Thursday, September 2, 2010

Worldwide Walking: Brazil and El Salvador

A good streetscape doesn't just provide a pleasant place for a pedestrian to walk, it also helps contribute to a community's identity. It's one thing to walk down a nice street, it's another to walk down a nice street that also tells you something about the people who use it every day. Take these sidewalk treatments from Rio de Jainero. The patterns are so iconic that you don't need anything else to tell you what neighborhood you're in:

Then there's the small town of La Palma in El Salvador, made famous when the artist Ferrnando Llort made it his hub. Now there are dozens of factories in the village devoted to his style of art, which has spilled out onto the city's streets.

Wednesday, September 1, 2010

Worldwide Walking: Peru

You may have heard of Bogota's crossing mimes, but did you know that Lima had some too? Here they are helping pedestrians cross a street in the heart of the city:

Not that they're always essential, since Lima has some great pedestrian-only streets...

Tuesday, August 31, 2010

Worldwide Walking: Paris

Enough people extol the virtues of Europe's pedestrian environment that I don't think I need to go into too much detail, but I do have a few things to share. If you read my early post on the history of sidewalks you might recall that although London was the first to adopt sidewalks, but France was also quick to the pedestrian pathway game. Here are some pictures of Paris' early take on the sidewalk, covered shopping arcades:

Note that while they're certainly beautiful (and weather-proof), I suspect that they were--and continue to be--exclusively for the use of the middle/upper classes, which defeats some of the egalitarian purpose of the sidewalk space.

Monday, August 30, 2010

Worldwide Walking: Tokyo

Inspired by a recent webinar from the PBIC on pedestrian safety lessons from around the world, I wanted to share my own walking images from afar. This week I'll innundate you with some of my favorites from Asia, Europe, and (of course) Latin America, starting with my visit to Japan in 2008.
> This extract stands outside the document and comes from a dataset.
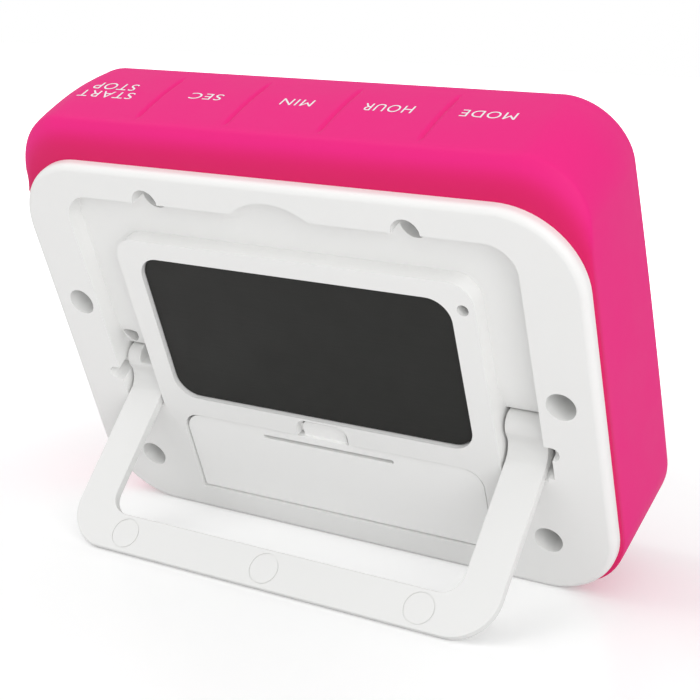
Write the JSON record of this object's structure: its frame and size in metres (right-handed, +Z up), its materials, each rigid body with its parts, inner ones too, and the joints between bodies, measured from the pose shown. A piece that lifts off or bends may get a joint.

You might already have heard of their amazing bullet trains, but it turns out Tokyo outdoes us in just about all things transportation (and don't get me started on disaster preparedness). Some of my favorite pedestrian-friendly features were this series of pocket parks. What was surprising about them wasn't their diminutive size (given that space is at a premium in the city), but how much they could pack into a small space. Makes you think about what we might be able to do with the right-of-way if we cut down our oversized roadways.

Sunday, August 29, 2010

This week on foot

I had a little trouble this week finding stories that weren't along the lines of "Pedestrian Killed in Crosswalk," or "Pedestrian Dies After Being Struck by Bus"--but lest you think vehicles and trains are the only dangers pedestrians face, this week the New York Post warns us that Crews ignore 'dangerous' trees in Central Park. As if pedestrians don't have enough to worry about them without the threat of tree branches falling on their heads.

And pedestrians' troubles hardly end with trees. Even when they cross the street in the crosswalk during the walk signal, they might still be charged for a crime, as in the Los Angeles-area city where Baldwin Park police consider citing pedestrian who was hit by bus in crosswalk.

With all those dangers out there, it's nice to know that Purdue planning to hire crossing guards to help improve safety for pedestrians around campus.
Perhaps what we need is a major international sporting event around here. Maybe then we'll get our own World Cup legacy: more bids to get South Africans out of their cars and into pedestrian-only plazas like the Fan Walk that surrounded the Cape Town stadium.